This was published 5 years ago
Frydenberg on hunt for a win in Kooyong
It's only January and already Treasurer Josh Frydenberg is focused on what will be the most closely watched match of the year.
Technically he's on holidays, but there's no rest for a treasurer at at the start of an election year, or for an avowed tennis tragic during his beloved club's most high profile annual event.
The genteel Kooyong Lawn Tennis Club yesterday kicked off its famed Kooyong Classic tournament, and this year the Treasurer had his opportunity to take centre court.
On Tuesday, the former club champ played a show match against former pro Richard Fromberg, after a hard-fought warm up with Commonwealth Games gold medallist Sally Peers.
He arrived in customary fashion - 10 minutes late with a dazzling grin.
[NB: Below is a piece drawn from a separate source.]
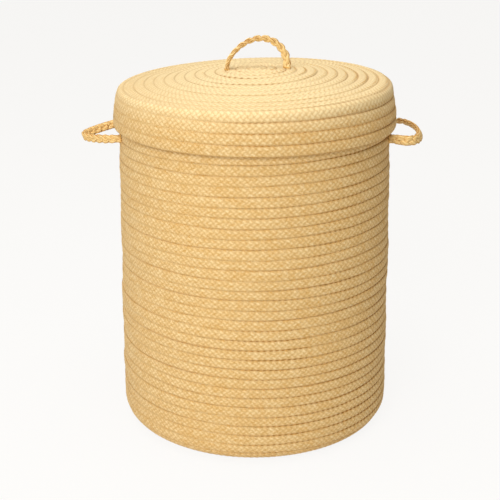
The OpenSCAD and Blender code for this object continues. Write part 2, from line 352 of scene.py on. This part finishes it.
looks = {
    "basketBraid": {
        "deep": dyed(217, 169, 93), "light": dyed(245, 221, 171), "shade": dyed(174, 120, 48),
        "Crossing": 1.0, "Yarns": 4.0, "Fibre": 6.0, "Edge Fall": 14.0,
        "fibreTone": 2.8, "bundleTone": 0.34, "paintedCrestLight": 0.32, "driftTone": 0.08, "driftScale": 9.0,
        "hollowShade": 0.26, "edgeShade": 0.8, "gaping": (0.4, 1.7), "bump": 0.7, "bumpDepth": 0.0008,
        "roughness": 0.75, "specular": 0.2, "sheen": 0.04,
    },
    "lidBraid": {
        "deep": dyed(213, 165, 90), "light": dyed(241, 217, 167), "shade": dyed(174, 118, 42),
        "Crossing": 1.0, "Yarns": 4.0, "Fibre": 6.0, "Edge Fall": 14.0,
        "fibreTone": 2.8, "bundleTone": 0.34, "paintedCrestLight": 0.32, "driftTone": 0.08, "driftScale": 9.0,
        "hollowShade": 0.28, "edgeShade": 0.8, "gaping": (0.5, 1.6), "bump": 0.7, "bumpDepth": 0.0008,
        "roughness": 0.75, "specular": 0.2, "sheen": 0.04,
        # painted light on the top of the lid, as lit from above
        "paintedTopLight": dyed(254, 236, 190), "paintedTopLightHeights": (0.480, 0.520), "paintedTopLightShare": 0.62,
    },
    "sewingThread": {
        "deep": dyed(206, 152, 70), "light": dyed(240, 196, 116), "shade": dyed(160, 108, 42),
        "Crossing": 0.0, "Yarns": 2.0, "Fibre": 12.0, "Edge Fall": 3.0,
        "fibreTone": 0.8, "bundleTone": 0.3, "paintedCrestLight": 0.3, "driftTone": 0.2, "driftScale": 30.0,
        "hollowShade": 0.2, "edgeShade": 0.0, "bump": 0.3, "bumpDepth": 0.0003,
        "roughness": 0.6, "specular": 0.3, "sheen": 0.04,
    },
    "handlePlait": {
        "deep": dyed(214, 168, 92), "light": dyed(246, 218, 158), "shade": dyed(168, 112, 40),
        "Crossing": 0.0, "Yarns": 2.0, "Fibre": 9.0, "Edge Fall": 2.0,
        "fibreTone": 2.0, "bundleTone": 0.1, "paintedCrestLight": 0.3, "driftTone": 0.2, "driftScale": 40.0,
        "hollowShade": 0.2, "edgeShade": 1.3, "bump": 0.45, "bumpDepth": 0.0005,
        "roughness": 0.66, "specular": 0.3, "sheen": 0.04,
        # painted light on the lid's handle, as lit from above
        "paintedTopLight": dyed(255, 230, 170), "paintedTopLightHeights": (0.50, 0.53), "paintedTopLightShare": 0.6,
    },
}
materials = {name: yarnMaterial(name, look) for name, look in looks.items()}
print("finishes mixed")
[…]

Dressed in the requisite collared t-shirt - this time, a not-quite Liberal blue - and tennis shorts, the Kooyong MP bounced past the immaculate box hedges and inside the sandstone clad clubhouse.
He did not pass by the club's championship board, where the name 'J Frydenberg' is handpainted in gilt next to 1996.
A two-year sojourn to Oxford in 1997 meant the 1996 club champ never got his shot at back-to-back titles.
But that was another life.
The real match he's currently playing is never far from mind.
Striding out on the endless expanse of green beneath the nerve centre of the clubhouse, Frydenberg talks tax as he limbers up, reaches for his toes, arches his back.
Frydenberg is out to run Labor Opposition leader Bill Shorten ragged with a relentless assault on Labor's tax plan.
If Shorten's plans to wind back negative gearing gave Labor an early ace with young voters frustrated about housing affordability, Frydenberg wants to reclaim the point with an attack on the scope of the tax policy including hikes in personal income tax and capital gains tax.
He's also got an advantage: the latest doom and gloom in the housing market has strengthened his message.
If only anyone would listen to it.
"It's about more than negative gearing and capital gains tax," he says, courtside during a break between rallies with Peers.
It's clear his real opponent is on the mind, and it's not Peers, who has her heart set on winning a point by luring the Treasurer to the front of the court.
He's still got speed and he gets to the net every time, even if he's short of breath.
In politics, he reckons he can stay the marathon with a slow, persistent volley at Labor policy.
But the crowds are thin on the ground at the tennis on Tuesday.
Meanwhile, Shorten wouldn't play ball - his aides tell The Age he was on leave, and, they insist, he doesn't usually respond to pot shots.
Let's see who gets the love when both sides are playing.